In the episode, a former FBI agent who claims he was abducted by aliens takes several people hostage.
The red speedo! #TheXFiles pic.twitter.com/T1IyS5ta1E
— The X-Files (@thexfiles) February 2, 2016
But…yeah. The thing most people remember is a scene where Mulder comes out of a swimming pool in a soaking red Speedo. There is a truly impressive number of shots of David Duchovny’s crotch on the Internet if you Google that episode.
THE HOTEL MANAGER
This guy’s been everywhere.
Tonight’s motel owner is played by character actor Alex Diakun, who appeared in three prior episodes of The X-Files — “Humbug,” “Clyde Bruckman’s Final Repose,” and “Jose Chung’s ‘From Outer Space’” — as well as in The X-Files: I Want to Believe.
The actor also appeared in a pair of episodes of Chris Carter’s Millennium.
GRAVESIDE MANNERS
At the cemetery where Mulder hears Guy Mann’s story, fans got a glimpse of the tombstones for Jack Hardy and Kim Manners.
Bot of those names should probably be familiar to longtime fans of the series and Chris Carter:
Manners, who has gone on to work on Supernatural, directed more than fifty episodes of The X-Files, including the series finale in 2002.
Hardy, meanwhile, has served as an assistant director or second unit director on a number of projects ranging from The X-Files: I Want to Believe to Millennium to The Lone Gunmen to Arrow.
MULDER’S RINGTONE
Given the original era of The X-Files, there have been plenty of jokes about Fox Mulder’s oversized ’90s cell phone over the years.
In the rebooted series, we’ve got a few jokes about how he can’t seem to make a smartphone work…but he did at least one cool thing: customized his ringtone.

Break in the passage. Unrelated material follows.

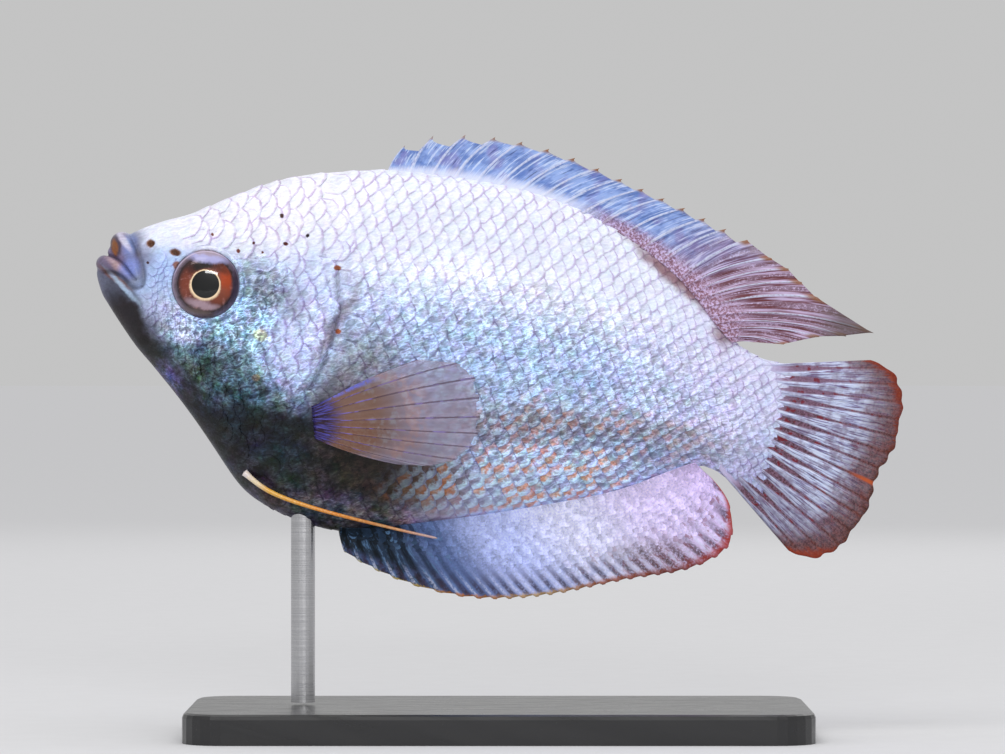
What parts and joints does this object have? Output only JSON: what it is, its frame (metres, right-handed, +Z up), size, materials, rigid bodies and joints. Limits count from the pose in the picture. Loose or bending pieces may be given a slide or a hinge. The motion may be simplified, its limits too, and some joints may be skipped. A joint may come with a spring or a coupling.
{
  "type": "dwarf gourami model",
  "caption": "Still, life-size swimming dwarf gourami in its powder-blue colour form, held nose up by a plain rod on a flat base.",
  "frame": {"origin": "bottom centre of the whole object's box, on the underside of the stand's base", "axes": "+X from the fish's head towards its tail, -Y out of the fish's left side, +Z up"},
  "size_m": [0.0807, 0.03, 0.06],
  "materials": {
    "head_skin": "moist scaled skin, pale lilac-blue above and blue-green on the cheek",
    "body_skin": "moist scaled skin, powder blue and lavender with an iridescent sheen",
    "gill_skin": "moist scaled skin, blue-green and iridescent",
    "eye": "wet, clear cornea over an orange-brown iris and a black pupil",
    "fin": "thin rayed membrane, sky blue to lilac with red-brown and orange rims",
    "pectoral_fin": "thin, translucent brown membrane with fine rays",
    "feeler": "smooth thread, white at the root, golden yellow to orange",
    "stand_base": "satin black",
    "stand_rod": "brushed"
  },
  "bodies": {
    "root": {"head": "head_skin", "torso": "body_skin", "tail_stalk": "body_skin", "gill_cover_left": "gill_skin", "gill_cover_right": "gill_skin", "eye_left": "eye", "eye_right": "eye", "dorsal_fin": "fin", "anal_fin": "fin", "tail_fin": "fin", "pectoral_fin_left": "pectoral_fin", "pectoral_fin_right": "pectoral_fin", "pelvic_feeler_left": "feeler", "pelvic_feeler_right": "feeler", "stand_base": "stand_base", "stand_rod": "stand_rod"}
  },
  "joints": []
}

Now, it plays Mark Snow’s iconic theme song to The X-Files.
I’m sure this has been done before, but the only time i can specifically remember a series using its own theme as a cell phone ringtone was on Arrested Development.
QUEEQUEG
This isn’t the first time that Dana Scully has bonded with a dog and taken it home on a case.
In the previous instance, the dog belonged to a dead woman, and when Scully took it home, the anonymous Pomeranian was rechristened Queequeg. That was the name of a character in Moby-Dick, as were the nicknames Scully and her father (Ahab and Starbuck) had for one another.

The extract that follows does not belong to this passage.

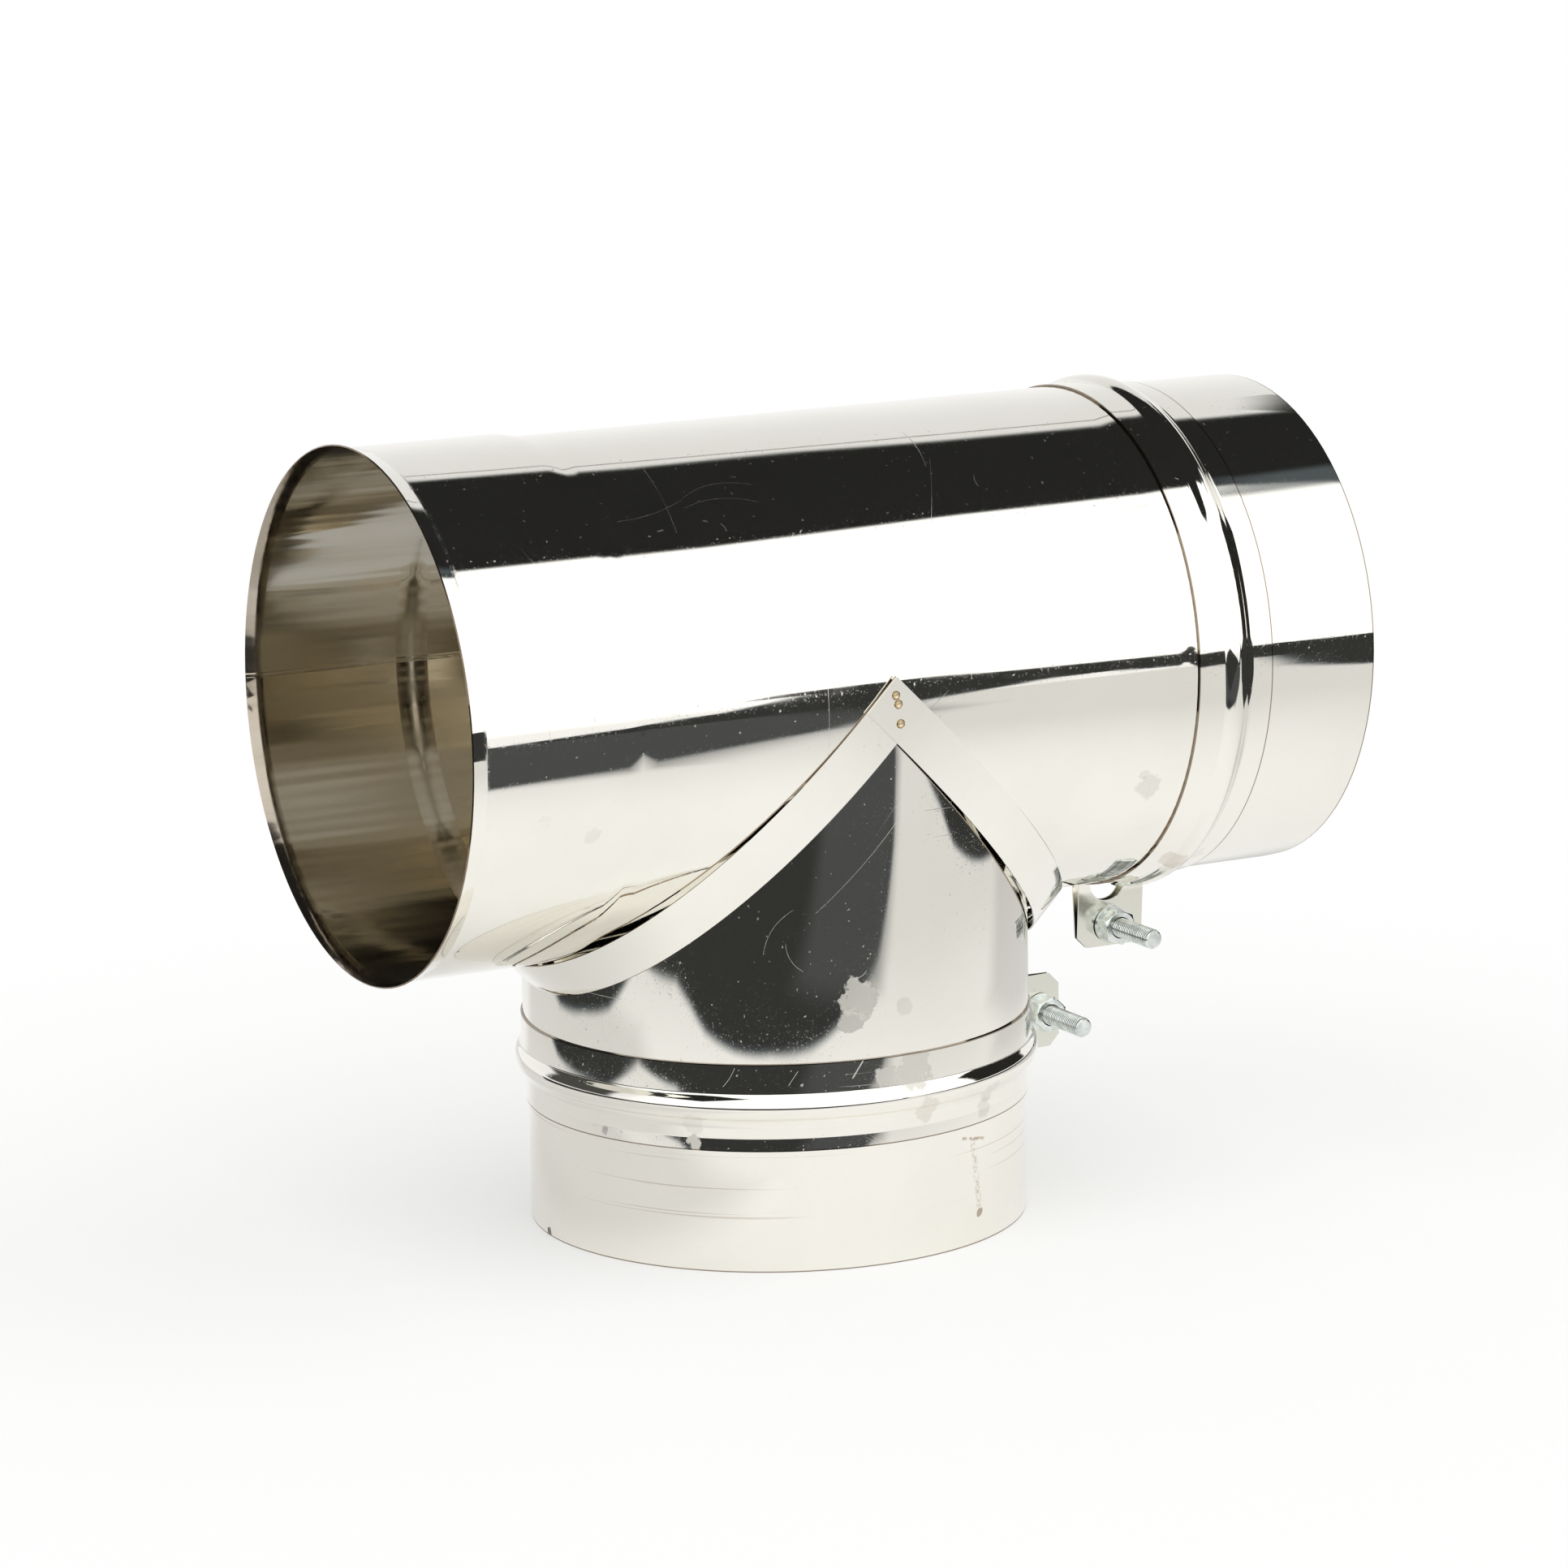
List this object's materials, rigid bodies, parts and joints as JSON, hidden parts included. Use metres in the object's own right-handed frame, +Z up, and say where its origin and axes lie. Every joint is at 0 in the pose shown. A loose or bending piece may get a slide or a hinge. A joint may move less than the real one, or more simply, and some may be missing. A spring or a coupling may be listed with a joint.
{
  "type": "flue tee",
  "caption": "Single-wall round flue tee with a flared socket, beaded spigots on the run and the branch, saddle strips over the mitred joint and bolted clamp bands on both spigots.",
  "frame": {"origin": "centre of the branch spigot's rim, on which the tee stands", "axes": "+X along the run towards its spigot, +Z up the branch axis, +Y away from the side where the clamp nuts are"},
  "size_m": [0.3956, 0.207, 0.3199],
  "materials": {
    "polished_sheet": "mirror-polished stainless sheet",
    "band_sheet": "bright rolled stainless strip",
    "zinc_plated": "bright zinc plating"
  },
  "bodies": {
    "root": {"run_tube": "polished_sheet", "branch_tube": "polished_sheet", "left_saddle_strip": "polished_sheet", "right_saddle_strip": "polished_sheet", "run_clamp_band": "band_sheet", "branch_clamp_band": "band_sheet", "run_clamp_bolt": "zinc_plated", "run_clamp_washer": "zinc_plated", "run_clamp_nut": "zinc_plated", "branch_clamp_bolt": "zinc_plated", "branch_clamp_washer": "zinc_plated", "branch_clamp_nut": "zinc_plated"}
  },
  "joints": []
}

In the 1996 episode “Quagmire,” Queequeg was killed and eaten by an alligator — that may have been to mirror the novel’s Queequeg, who was killed by Moby-Dick, or that may be a coincidence. In any event, fans had an attachment to the dog, and apparently the showrunners, too: after its death, the dog’s tags appeared on an episode late in the series.
IS SCULLY IMMORTAL?
Here’s another reference to “Clyde Bruckman’s Final Repose,” the episode in which Scully adopts Queequeg: In that episode, Bruckman — who had the ability to see how people will die — tells her that she “doesn’t.”

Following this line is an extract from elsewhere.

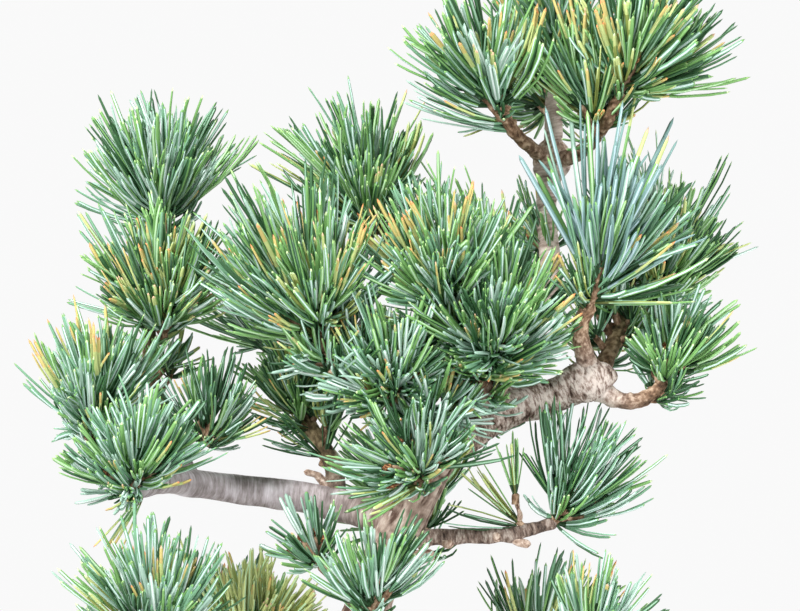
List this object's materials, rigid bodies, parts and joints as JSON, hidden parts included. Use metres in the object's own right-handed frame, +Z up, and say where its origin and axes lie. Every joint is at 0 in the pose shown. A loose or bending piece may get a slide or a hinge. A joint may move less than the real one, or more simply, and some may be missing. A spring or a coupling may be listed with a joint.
{
  "type": "pine bonsai",
  "caption": "Small pine grown as a bonsai: a leaning trunk with root flare, tapering boughs and tufted needle masses, in a plain rectangular clay pot.",
  "frame": {"origin": "middle of the pot's flat underside, which the plant stands on", "axes": "+X to the plant's right, seen from its front; +Y from its front to its back; +Z up"},
  "size_m": [0.2367, 0.1734, 0.395],
  "materials": {
    "bark": "rough fibrous bark, grey-beige with brown ridges",
    "needles": "blue-green needles with paler blue-white faces and yellow to orange tips",
    "clay": "unglazed brown clay, matt",
    "earth": "gritty soil"
  },
  "bodies": {
    "root": {"centre_back_bough": "bark", "centre_left_bough": "bark", "centre_right_bough": "bark", "front_bough": "bark", "knot_back_bough": "bark", "knot_right_bough": "bark", "knot_upright_bough": "bark", "leader": "bark", "leader_left_bough": "bark", "leader_right_bough": "bark", "left_back_bough": "bark", "left_bough": "bark", "left_edge_bough": "bark", "low_back_bough": "bark", "low_front_bough": "bark", "low_left_back_bough": "bark", "low_left_bough": "bark", "low_left_small_bough": "bark", "low_right_back_bough": "bark", "low_right_bough": "bark", "lower_right_bough": "bark", "main_limb": "bark", "mass_back_centre": "needles", "mass_back_left": "needles", "mass_back_low": "needles", "mass_back_low_left": "needles", "mass_back_low_right": "needles", "mass_back_right": "needles", "mass_back_top": "needles", "mass_centre_left": "needles", "mass_centre_right": "needles", "mass_centre_right_high": "needles", "mass_centre_small": "needles", "mass_crown_centre_high": "needles", "mass_crown_left": "needles", "mass_crown_left_high": "needles", "mass_front_centre": "needles", "mass_leader_side": "needles", "mass_left_back": "needles", "mass_left_edge": "needles", "mass_left_front": "needles", "mass_left_middle": "needles", "mass_low_front": "needles", "mass_low_left_front": "needles", "mass_low_left_middle": "needles", "mass_low_left_small": "needles", "mass_low_right": "needles", "mass_lower_right": "needles", "mass_right": "needles", "mass_right_back": "needles", "mass_right_front": "needles", "mass_top": "needles", "mass_top_front": "needles", "mass_top_left": "needles", "mass_top_right": "needles", "pot": "clay", "soil": "earth", "trunk": "bark", "upper_left_bough": "bark"}
  },
  "joints": []
}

Of course, he told Mulder autoerotic asphyxiation, and Mulder this time said something about wanting to get mauled by dangerous animals while nude. So that’s…close?
“Clyde Bruckman” wasn’t the only time Scully’s immortality had been discussed, teased, or theorized by fans. It’s a recurring element, and one that showrunners promised would be addressed in the sixth episode of this season.